Tapping into broiling undercurrents of disaffection and distance, her words make complete mockery of the Government’s promises on ‘levelling

up’.

When we employ words like ‘ex’, ‘post’ and ‘former’, we’re consigning our identity to what went before, but without any clear way of describing what it is now, and what it might be in the future.

I’m considering banishing these terms from my vocabulary from now on, because by using them I am admitting the defeat, cancelling out centuries of history. And actually, you know what?

I’ve had enough of decades of broken promises, that this new industry would be the saviour, or that new shopping mall.

The North and the East Midlands, where Sherwood is set, are full of towns like Barnsley and Ashfield. Some of them helped form the ‘Red Wall’ that fell to the Conservatives in the 2019 General Election. All of them have one question hanging over them – “what next?” – and no politician seems to have come up with a convincing answer yet.

What is even sadder is that beneath these sweeping generalisations we find so many stories of personal alienation, as the drama shows. When the killer is finally apprehended and interviewed by senior police officers Ian St Clair (David Morrissey) and Kevin Salisbury (Robert Glenister), it’s his lack of conviction that defines him, in contrast to the passion that drove on his father’s generation.
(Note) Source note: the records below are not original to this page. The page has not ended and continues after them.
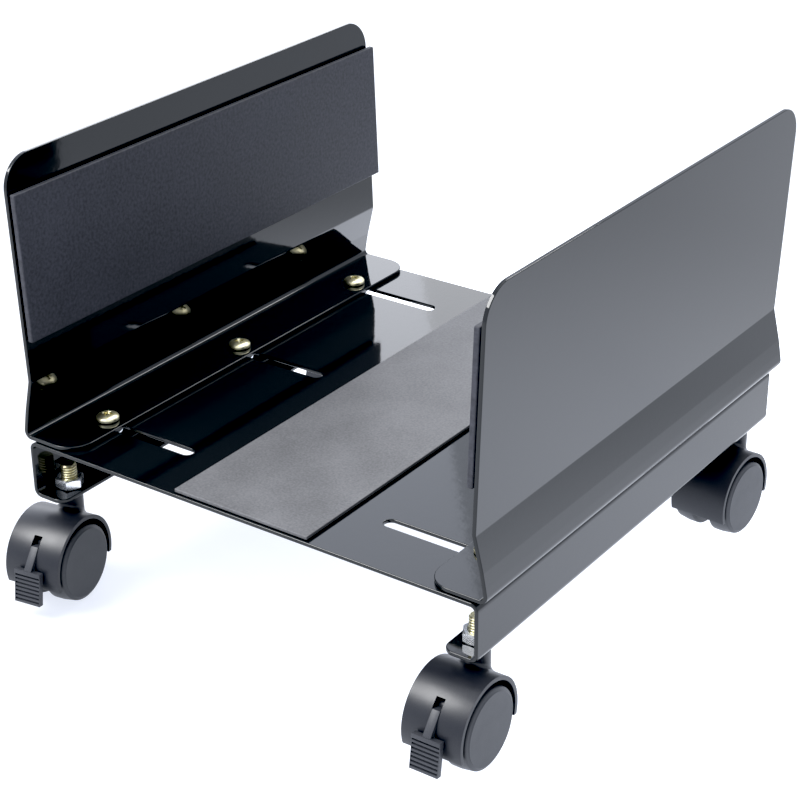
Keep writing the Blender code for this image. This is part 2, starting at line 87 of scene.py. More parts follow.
# Slots and fasteners
SLOT_INNER_X = 0.0567
SLOT_OUTER_X = 0.116
SLOT_WIDTH = 0.0066
SCREW_RADIUS = 0.003
SCREW_PITCH = 0.001
SCREW_POINT = 0.0006
SCREW_HEAD_RADIUS = 0.00575
SCREW_HEAD_HEIGHT = 0.0038  # of the CAD solid, which seats the finer head
SCREW_HEAD_EDGE = 0.0011  # height of the head's upright side
SCREW_HEAD_TOP = 0.0033
SCREW_HEAD_FLATNESS = 1.1
SCREW_HEAD_ROUNDING = 0.0003
SCREW_LENGTH = 0.016
SHANK_OVERLAP = 0.0001  # how far the shank reaches into the head
SCREW_TURNS = (15, 48, 80, 33, 62, 5)  # how each screw happens to be turned, in degrees
RECESS_DEPTH = 0.0016
RECESS_HALF_LENGTH = 0.0030
RECESS_HALF_WIDTH = 0.00085
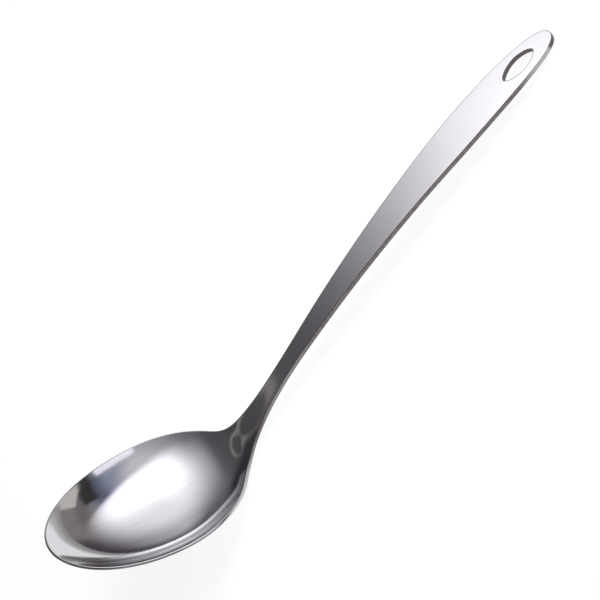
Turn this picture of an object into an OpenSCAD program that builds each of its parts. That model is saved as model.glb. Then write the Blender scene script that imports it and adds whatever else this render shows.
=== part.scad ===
// Serving spoon pressed from one piece of stainless steel sheet.
// Lengths are in millimetres and angles in degrees.
// The spoon is drawn along its length, from the bowl's tip to the handle's end, and is then
// laid down as it rests on a table: on its belly and on the end of its handle.
// X runs from the bowl to the handle, Y across the spoon and Z up.

/* [Bowl] */
// Length along the rim from the tip to the widest place
bowl_front = 51.5; // [40:0.5:65]
// Length from the widest place to where the rim's oval would close
bowl_rear = 40; // [34:0.5:46]
// Width inside the rim at the widest place
bowl_w = 66.5; // [50:0.5:80]
// Depth of the inside below the rim at the widest place
bowl_depth = 11; // [9:0.5:16]
// Fullness of the hollow: 2 is a plain bow, and more is flatter below with steeper sides
bowl_fullness = 3.15; // [2:0.05:3.6]
// Slope of the rim at the tip, below zero where the tip turns up
tip_angle = -5.5; // [-12:0.5:0]
// Slope of the rim at the heel, where the bowl meets the neck
heel_angle = 4.5; // [0:0.5:12]

/* [Neck] */
// Angle round the rear oval, from its end, at which the rim turns into the neck
neck_leave = 31; // [24:1:40]
// How far the rim keeps its direction before it curves into the neck
neck_pull = 0.7; // [0.4:0.05:0.95]
// Distance of the narrowest place from the tip, along the spoon
neck_at = 133; // [120:1:150]
// Width at the narrowest place
neck_w = 9; // [6:0.5:14]
// Where the upward bend behind the bowl starts
bend_from = 78.5; // [74:0.5:84]
// Where the upward bend ends
bend_to = 96; // [92:0.5:104]
// Where the hollow of the bowl has run out into the flat handle
hollow_end = 170; // [140:1:200]

/* [Handle] */
// Length of the whole spoon measured along its curve
spoon_l = 312.5; // [290:0.5:340]
// Distance of the handle's widest place from the tip, along the spoon
wide_at = 259; // [240:1:270]
// Width at the widest place
handle_w = 19.7; // [14:0.1:26]
// Slope of the handle just behind the bend
neck_angle = 47; // [40:0.5:52]
// Slope of the handle half way along
middle_angle = 37; // [33:0.5:41]
// Slope of the handle at its end
end_angle = 26.5; // [20:0.5:32]
// Roundness of the handle's end: 2 is an ellipse and more is fuller
end_fullness = 2.6; // [2:0.1:3.5]

/* [Sheet] */
// Thickness of the bowl's wall
bowl_t = 1.3; // [1:0.1:2]
// Thickness of the handle
handle_t = 2.4; // [1.8:0.1:3.5]
// Radius that breaks the sharp edges of the sheet
edge_r = 0.3; // [0.15:0.05:0.4]

/* [Hanging hole] */
// Length of the hole
hole_l = 17; // [10:0.5:22]
// Width of the hole
hole_w = 8.6; // [5:0.1:11]
// Distance of the hole's middle from the handle's end
hole_from_end = 19; // [15:0.5:26]
// Shape of the hole: 2 is an ellipse and less is more pointed
hole_fullness = 1.75; // [1.5:0.05:2.4]

/* [Hidden] */

// Number of steps along each part of the outline and across the sheet
front_steps = 18;
rear_steps = 14;
neck_steps = 16;
taper_steps = 26;
end_steps = 14;
across_steps = 18;
// Step of the side view's running sum
run_step = 0.5;
hole_sides = 48;
// Share of the taper over which it eases in and eases out
taper_in = 0.12;
taper_out = 0.08;
// Place of the neck curve's second pull point, as a share of its length
neck_hold = 0.45;

half_bowl = bowl_w / 2;
half_neck = neck_w / 2;
half_handle = handle_w / 2;

// Smooth step from 0 to 1
function ease(u) = let (t = min(max(u, 0), 1)) t * t * (3 - 2 * t);

// Width of the flat outline. Each place is [distance along the spoon, half width].
neck_start = [
    bowl_front + bowl_rear * cos(neck_leave),
    half_bowl * sin(neck_leave)
];
neck_fall = half_bowl / bowl_rear / tan(neck_leave);
neck_first = neck_pull * (neck_start[1] - half_neck) / neck_fall;
neck_bend_points = [
    neck_start,
    neck_start + neck_first * [1, -neck_fall],
    [neck_start[0] + neck_hold * (neck_at - neck_start[0]), half_neck],
    [neck_at, half_neck]
];
function bezier(p, t) =
    pow(1 - t, 3) * p[0] + 3 * t * pow(1 - t, 2) * p[1] + 3 * t * t * (1 - t) * p[2] + t * t * t * p[3];
function taper(u) =
    (u < taper_in ? u * u / (2 * taper_in)
    : u < 1 - taper_out ? u - taper_in / 2
    : 1 - (taper_in + taper_out) / 2 - (1 - u) * (1 - u) / (2 * taper_out))
    / (1 - (taper_in + taper_out) / 2);
function front_place(a) = [bowl_front * (1 - cos(a)), half_bowl * sin(a)];
function rear_place(a) = [bowl_front + bowl_rear * cos(a), half_bowl * sin(a)];
function taper_place(u) = [
    neck_at + (wide_at - neck_at) * u,
    half_neck + (half_handle - half_neck) * taper(u)
];
function end_place(a) = [
    wide_at + (spoon_l - wide_at) * pow(sin(a), 2 / end_fullness),
    half_handle * pow(cos(a), 2 / end_fullness)
];
outline = [
    for (i = [0 : front_steps]) front_place(90 * i / front_steps),
    for (i = [1 : rear_steps]) rear_place(90 - (90 - neck_leave) * i / rear_steps),
    for (i = [1 : neck_steps]) bezier(neck_bend_points, i / neck_steps),
    for (i = [1 : taper_steps]) taper_place(i / taper_steps),
    for (i = [1 : end_steps - 1]) end_place(90 * i / end_steps),
    [spoon_l, 0]
];
last = len(outline) - 1;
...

And, it emerges, the killer feels left behind, ignored, unseen, without identity: “I’m not even Northern”, he laments, which reminds us wryly, that at least we can put ‘Yorkshire’ in our own tick box. The detectives look sad and defeated rather than jubilant that they have finally got their man.

Interestingly, Our Friends in the North, also made by the BBC, starring Gina McKee, Christopher Eccleston, Mark Strong and Daniel Craig, came out the year before a seismic General Election which ousted a sleaze and scandal-ridden Conservative government and brought in Tony Blair’s New Labour.

Prophetic? We shall see. What is true, however, is that writer James Graham, who grew up in the village of Ashfield, Nottinghamshire, where his drama is set, certainly anticipated this summer’s discontent.

Whilst politicians seem ever more remote from the concerns of ordinary people, and even complicit in deepening social divisions – in a recent PMQs, Labour leader Sir Keir Starmer accused PM Boris Johnson of actively wanting the rail strikes to go ahead and the country to “grind to a halt so he can feed off the division” – union leaders, most notably, Mick Lynch, of the RMT, are stepping forward into the breach.

Who, especially Margaret Thatcher, the Conservative Prime Minister who vowed to crush the unions and nationalised industries such as coal and steel once and for all, would have foreseen that? Especially after all she had – allegedly – done?

One major premise of Sherwood rests on the suspicion that during the 1984 strike, the Home Office and the Metropolitan Police had colluded in sending ‘spycops’ to mining areas to contribute towards an official policy of ‘divide and conquer’ by fomenting further dissent between warring factions; in Nottinghamshire’s case, the minority of miners who belonged to the more militant National Union of Mineworkers (NUM), led by Arthur Scargill, and the Union of Democratic Mineworkers (UDM), which wanted to carry on working.

The implicit message to take from this is that ordinary people have been manipulated before and will be again.

If it’s true, still, that we get the television drama we deserve, I can’t wait to see what the confirmed second series brings.